▸ Problem to solve
Return, unaltered, every line from the beginning of the material below up to and including the one with "on the ground.".

----

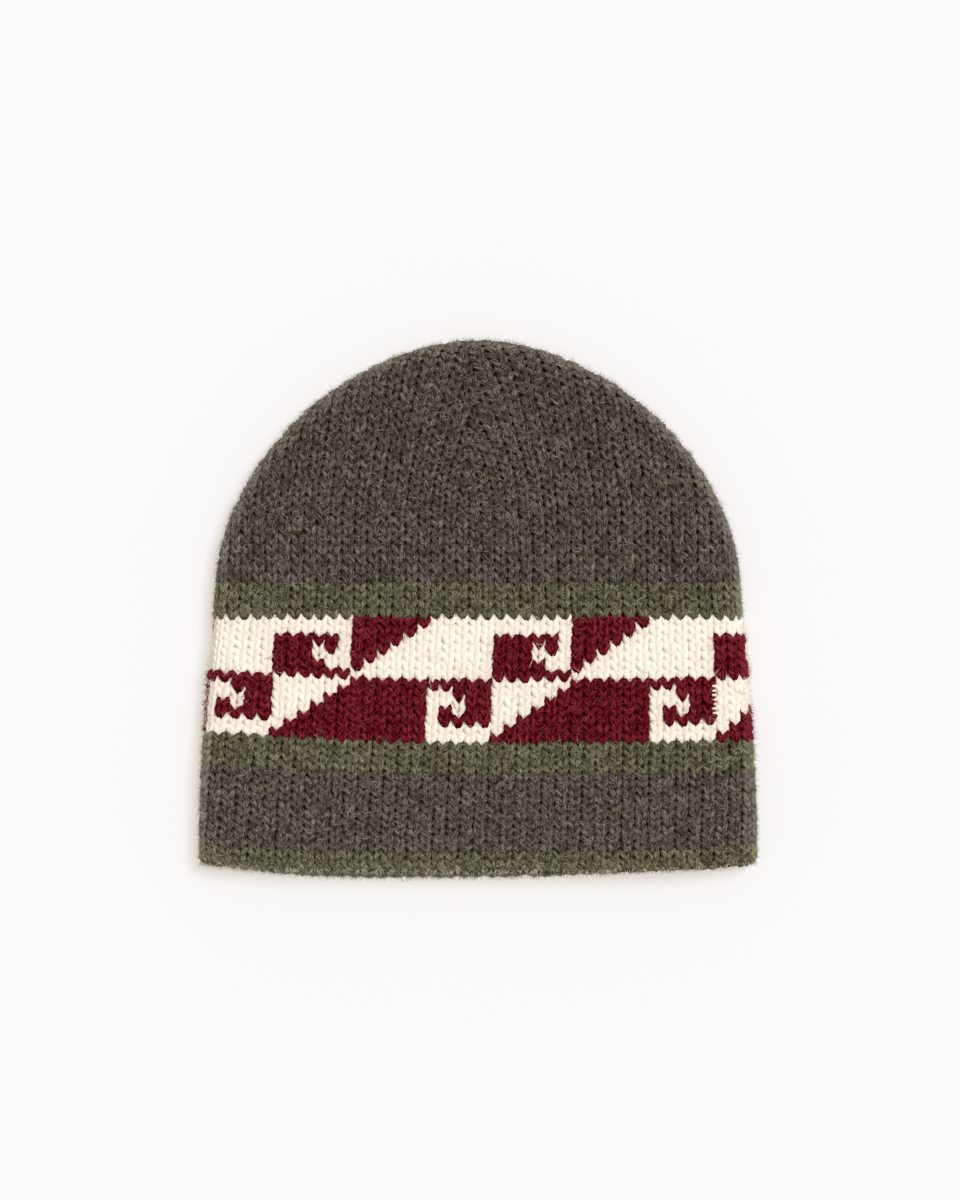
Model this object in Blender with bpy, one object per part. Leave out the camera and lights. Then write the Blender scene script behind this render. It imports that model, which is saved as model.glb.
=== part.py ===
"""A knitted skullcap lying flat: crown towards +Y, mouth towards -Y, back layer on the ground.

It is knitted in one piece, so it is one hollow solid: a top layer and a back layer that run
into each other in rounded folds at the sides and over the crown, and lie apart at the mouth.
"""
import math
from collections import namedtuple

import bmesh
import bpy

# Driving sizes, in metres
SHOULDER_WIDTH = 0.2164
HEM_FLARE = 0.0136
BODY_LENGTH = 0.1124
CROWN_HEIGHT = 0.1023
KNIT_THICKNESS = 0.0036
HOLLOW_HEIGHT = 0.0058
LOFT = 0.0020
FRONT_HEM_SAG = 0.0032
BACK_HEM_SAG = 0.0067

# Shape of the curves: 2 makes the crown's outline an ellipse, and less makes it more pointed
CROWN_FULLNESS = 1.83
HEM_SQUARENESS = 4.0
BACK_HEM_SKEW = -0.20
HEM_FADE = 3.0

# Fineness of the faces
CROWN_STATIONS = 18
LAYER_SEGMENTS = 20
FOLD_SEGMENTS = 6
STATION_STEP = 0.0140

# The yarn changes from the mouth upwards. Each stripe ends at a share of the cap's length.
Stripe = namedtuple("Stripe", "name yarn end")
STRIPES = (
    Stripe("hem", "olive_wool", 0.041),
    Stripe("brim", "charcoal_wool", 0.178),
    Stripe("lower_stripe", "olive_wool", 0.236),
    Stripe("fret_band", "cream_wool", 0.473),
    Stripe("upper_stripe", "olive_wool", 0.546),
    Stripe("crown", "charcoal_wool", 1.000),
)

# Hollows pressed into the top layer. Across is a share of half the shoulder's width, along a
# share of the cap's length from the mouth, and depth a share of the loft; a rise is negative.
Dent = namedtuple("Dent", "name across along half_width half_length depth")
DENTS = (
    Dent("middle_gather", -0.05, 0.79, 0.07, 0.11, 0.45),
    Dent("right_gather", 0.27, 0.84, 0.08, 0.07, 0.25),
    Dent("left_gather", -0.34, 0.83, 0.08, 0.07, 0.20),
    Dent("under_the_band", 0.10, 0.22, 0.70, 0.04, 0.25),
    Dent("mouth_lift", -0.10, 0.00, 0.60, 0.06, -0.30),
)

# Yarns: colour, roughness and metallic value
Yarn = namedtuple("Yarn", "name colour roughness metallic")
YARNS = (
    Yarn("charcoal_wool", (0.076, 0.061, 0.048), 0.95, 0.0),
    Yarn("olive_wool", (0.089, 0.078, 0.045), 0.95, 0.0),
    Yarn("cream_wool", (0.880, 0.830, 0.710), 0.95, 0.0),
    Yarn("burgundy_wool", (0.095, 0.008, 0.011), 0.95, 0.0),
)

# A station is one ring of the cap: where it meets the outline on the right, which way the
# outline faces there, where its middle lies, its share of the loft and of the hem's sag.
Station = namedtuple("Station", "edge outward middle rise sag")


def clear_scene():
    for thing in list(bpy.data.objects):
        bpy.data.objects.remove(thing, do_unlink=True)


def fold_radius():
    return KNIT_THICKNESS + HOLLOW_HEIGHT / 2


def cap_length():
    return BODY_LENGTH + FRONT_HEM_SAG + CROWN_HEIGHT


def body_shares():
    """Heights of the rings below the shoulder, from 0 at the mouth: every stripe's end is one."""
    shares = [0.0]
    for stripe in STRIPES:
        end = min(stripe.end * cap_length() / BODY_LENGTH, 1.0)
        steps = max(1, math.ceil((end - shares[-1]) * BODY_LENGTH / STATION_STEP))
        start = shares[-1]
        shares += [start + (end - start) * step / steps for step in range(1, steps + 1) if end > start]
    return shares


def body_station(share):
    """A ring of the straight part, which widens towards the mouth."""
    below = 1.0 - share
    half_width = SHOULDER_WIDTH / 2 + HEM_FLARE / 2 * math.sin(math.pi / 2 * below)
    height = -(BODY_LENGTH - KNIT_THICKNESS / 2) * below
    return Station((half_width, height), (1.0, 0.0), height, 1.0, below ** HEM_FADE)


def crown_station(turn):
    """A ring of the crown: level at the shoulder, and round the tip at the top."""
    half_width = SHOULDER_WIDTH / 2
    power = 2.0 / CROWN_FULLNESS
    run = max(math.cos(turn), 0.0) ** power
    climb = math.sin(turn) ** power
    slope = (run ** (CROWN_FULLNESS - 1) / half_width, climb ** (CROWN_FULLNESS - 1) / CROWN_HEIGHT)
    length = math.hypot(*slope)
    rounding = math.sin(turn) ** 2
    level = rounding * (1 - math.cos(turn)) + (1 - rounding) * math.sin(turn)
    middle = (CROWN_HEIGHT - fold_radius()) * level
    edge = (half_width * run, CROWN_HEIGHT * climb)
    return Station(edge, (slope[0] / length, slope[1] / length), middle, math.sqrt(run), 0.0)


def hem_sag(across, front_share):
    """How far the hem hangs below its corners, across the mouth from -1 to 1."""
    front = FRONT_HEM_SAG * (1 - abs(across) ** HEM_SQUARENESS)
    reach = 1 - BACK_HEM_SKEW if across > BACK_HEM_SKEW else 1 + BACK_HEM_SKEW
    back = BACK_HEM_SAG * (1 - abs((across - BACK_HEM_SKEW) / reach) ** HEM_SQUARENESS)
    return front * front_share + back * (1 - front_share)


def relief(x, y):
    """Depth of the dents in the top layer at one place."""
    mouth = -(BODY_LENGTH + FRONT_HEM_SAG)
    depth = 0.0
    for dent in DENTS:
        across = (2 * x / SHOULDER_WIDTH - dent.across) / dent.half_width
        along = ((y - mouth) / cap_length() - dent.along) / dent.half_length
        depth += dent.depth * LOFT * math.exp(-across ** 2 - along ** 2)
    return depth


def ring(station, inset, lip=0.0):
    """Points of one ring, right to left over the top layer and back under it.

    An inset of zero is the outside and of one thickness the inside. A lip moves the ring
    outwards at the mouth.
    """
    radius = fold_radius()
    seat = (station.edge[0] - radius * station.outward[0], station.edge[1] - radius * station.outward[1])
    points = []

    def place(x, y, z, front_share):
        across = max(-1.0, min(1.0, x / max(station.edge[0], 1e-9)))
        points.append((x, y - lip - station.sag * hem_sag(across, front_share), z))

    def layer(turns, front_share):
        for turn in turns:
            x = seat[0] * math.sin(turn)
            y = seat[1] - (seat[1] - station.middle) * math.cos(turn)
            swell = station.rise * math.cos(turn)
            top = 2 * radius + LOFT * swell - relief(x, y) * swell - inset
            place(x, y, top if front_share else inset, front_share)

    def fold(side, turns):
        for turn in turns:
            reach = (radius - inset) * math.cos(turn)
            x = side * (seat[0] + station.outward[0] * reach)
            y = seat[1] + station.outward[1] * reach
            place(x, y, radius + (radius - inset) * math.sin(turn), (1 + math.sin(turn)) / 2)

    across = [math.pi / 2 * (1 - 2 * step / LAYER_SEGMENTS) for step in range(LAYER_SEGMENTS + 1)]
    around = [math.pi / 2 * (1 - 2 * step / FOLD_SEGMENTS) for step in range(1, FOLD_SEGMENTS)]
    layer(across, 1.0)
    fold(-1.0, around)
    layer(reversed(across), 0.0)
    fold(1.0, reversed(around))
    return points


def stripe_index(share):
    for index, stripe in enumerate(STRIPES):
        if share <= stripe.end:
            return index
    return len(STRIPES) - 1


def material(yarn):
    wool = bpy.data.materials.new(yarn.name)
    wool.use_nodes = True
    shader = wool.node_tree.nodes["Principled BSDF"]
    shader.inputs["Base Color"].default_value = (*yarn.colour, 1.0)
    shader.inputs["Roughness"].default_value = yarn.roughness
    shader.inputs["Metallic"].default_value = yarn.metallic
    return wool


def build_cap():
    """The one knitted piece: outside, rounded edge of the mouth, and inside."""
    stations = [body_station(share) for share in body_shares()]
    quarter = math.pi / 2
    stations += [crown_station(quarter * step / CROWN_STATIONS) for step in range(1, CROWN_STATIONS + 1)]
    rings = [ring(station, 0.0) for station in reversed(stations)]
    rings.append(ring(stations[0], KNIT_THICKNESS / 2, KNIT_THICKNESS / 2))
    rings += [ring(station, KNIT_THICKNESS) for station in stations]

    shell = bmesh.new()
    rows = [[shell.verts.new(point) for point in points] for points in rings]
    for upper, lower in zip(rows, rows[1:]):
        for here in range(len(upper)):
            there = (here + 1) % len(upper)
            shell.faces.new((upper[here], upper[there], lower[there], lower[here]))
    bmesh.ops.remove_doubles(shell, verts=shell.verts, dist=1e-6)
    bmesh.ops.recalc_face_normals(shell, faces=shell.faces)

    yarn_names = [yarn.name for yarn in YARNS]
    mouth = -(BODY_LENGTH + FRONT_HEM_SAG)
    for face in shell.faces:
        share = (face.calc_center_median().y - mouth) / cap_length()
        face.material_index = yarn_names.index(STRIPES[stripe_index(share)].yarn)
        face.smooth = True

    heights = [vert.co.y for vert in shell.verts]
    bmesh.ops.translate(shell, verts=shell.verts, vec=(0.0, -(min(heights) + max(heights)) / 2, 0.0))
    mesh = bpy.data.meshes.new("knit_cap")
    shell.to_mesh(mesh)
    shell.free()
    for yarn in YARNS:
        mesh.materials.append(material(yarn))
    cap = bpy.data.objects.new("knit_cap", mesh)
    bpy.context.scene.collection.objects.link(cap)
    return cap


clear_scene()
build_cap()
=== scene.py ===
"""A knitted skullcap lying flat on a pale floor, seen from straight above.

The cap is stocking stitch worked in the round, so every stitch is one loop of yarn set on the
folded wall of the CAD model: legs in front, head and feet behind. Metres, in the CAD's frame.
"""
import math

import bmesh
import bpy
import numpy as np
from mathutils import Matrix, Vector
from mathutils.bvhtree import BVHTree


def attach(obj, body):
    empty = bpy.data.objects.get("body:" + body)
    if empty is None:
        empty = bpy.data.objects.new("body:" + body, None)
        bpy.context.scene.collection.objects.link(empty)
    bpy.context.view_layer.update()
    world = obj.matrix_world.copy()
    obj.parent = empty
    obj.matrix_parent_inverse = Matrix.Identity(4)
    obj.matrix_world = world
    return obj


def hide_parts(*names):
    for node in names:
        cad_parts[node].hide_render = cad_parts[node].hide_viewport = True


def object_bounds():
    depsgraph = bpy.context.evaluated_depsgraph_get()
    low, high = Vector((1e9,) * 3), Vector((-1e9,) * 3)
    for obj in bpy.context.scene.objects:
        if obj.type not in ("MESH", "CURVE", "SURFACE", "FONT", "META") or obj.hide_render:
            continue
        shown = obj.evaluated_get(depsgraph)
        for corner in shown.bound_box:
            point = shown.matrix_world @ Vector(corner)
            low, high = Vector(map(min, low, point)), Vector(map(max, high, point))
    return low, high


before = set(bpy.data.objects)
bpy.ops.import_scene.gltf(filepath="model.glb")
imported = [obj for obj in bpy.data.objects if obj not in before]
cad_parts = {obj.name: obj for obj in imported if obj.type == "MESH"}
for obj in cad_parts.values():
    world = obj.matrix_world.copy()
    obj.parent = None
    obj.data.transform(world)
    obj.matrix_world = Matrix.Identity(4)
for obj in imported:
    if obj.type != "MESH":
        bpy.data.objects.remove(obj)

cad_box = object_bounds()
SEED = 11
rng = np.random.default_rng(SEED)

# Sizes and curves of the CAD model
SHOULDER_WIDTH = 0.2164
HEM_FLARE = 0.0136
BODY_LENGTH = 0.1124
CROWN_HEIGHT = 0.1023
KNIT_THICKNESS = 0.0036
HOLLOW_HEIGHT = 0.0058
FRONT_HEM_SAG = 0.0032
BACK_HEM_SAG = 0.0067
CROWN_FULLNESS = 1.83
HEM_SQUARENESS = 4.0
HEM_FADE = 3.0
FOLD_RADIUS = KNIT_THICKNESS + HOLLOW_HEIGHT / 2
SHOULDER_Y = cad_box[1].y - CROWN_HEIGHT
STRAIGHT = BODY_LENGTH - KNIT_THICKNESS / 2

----

▸ Exercise answer
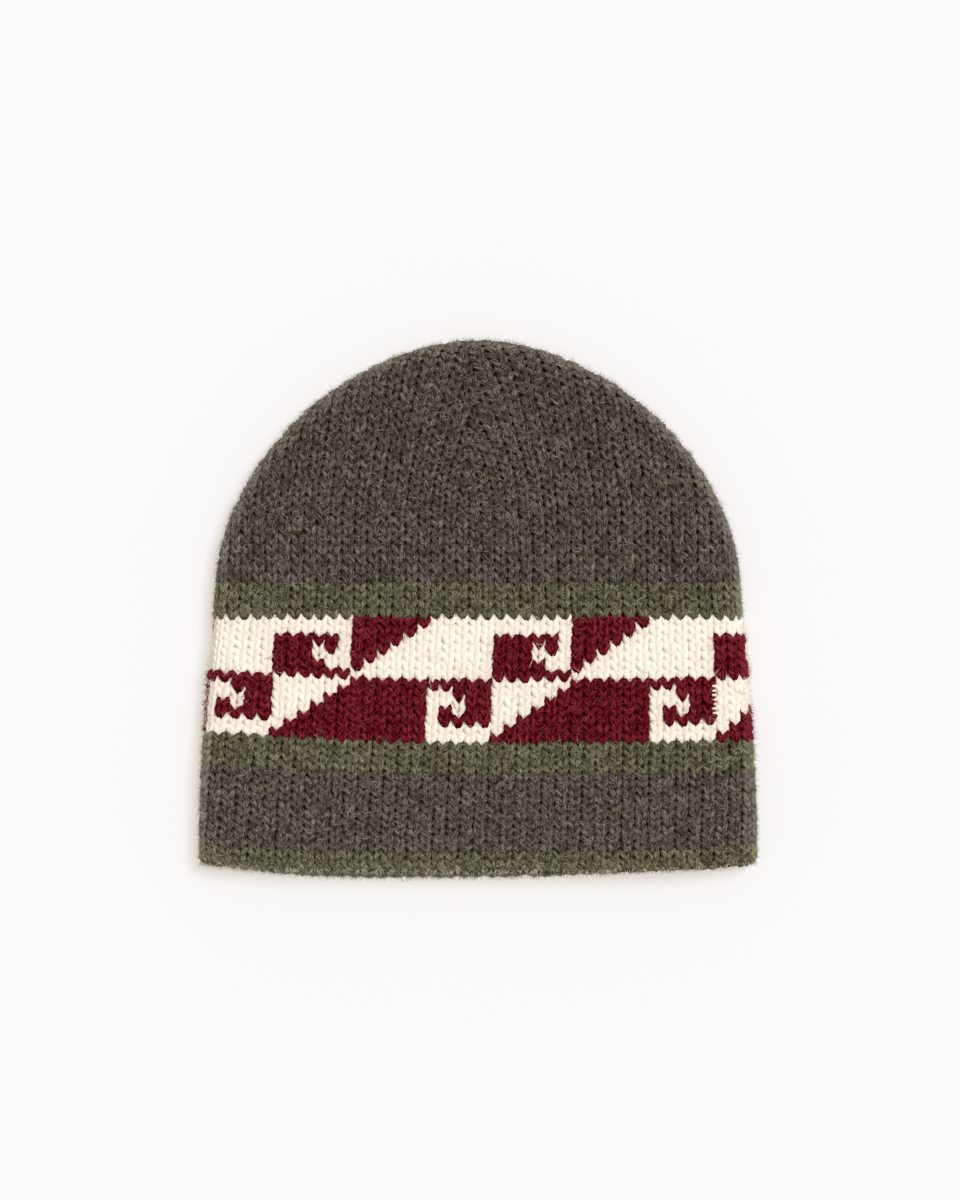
Model this object in Blender with bpy, one object per part. Leave out the camera and lights. Then write the Blender scene script behind this render. It imports that model, which is saved as model.glb.
=== part.py ===
"""A knitted skullcap lying flat: crown towards +Y, mouth towards -Y, back layer on the ground.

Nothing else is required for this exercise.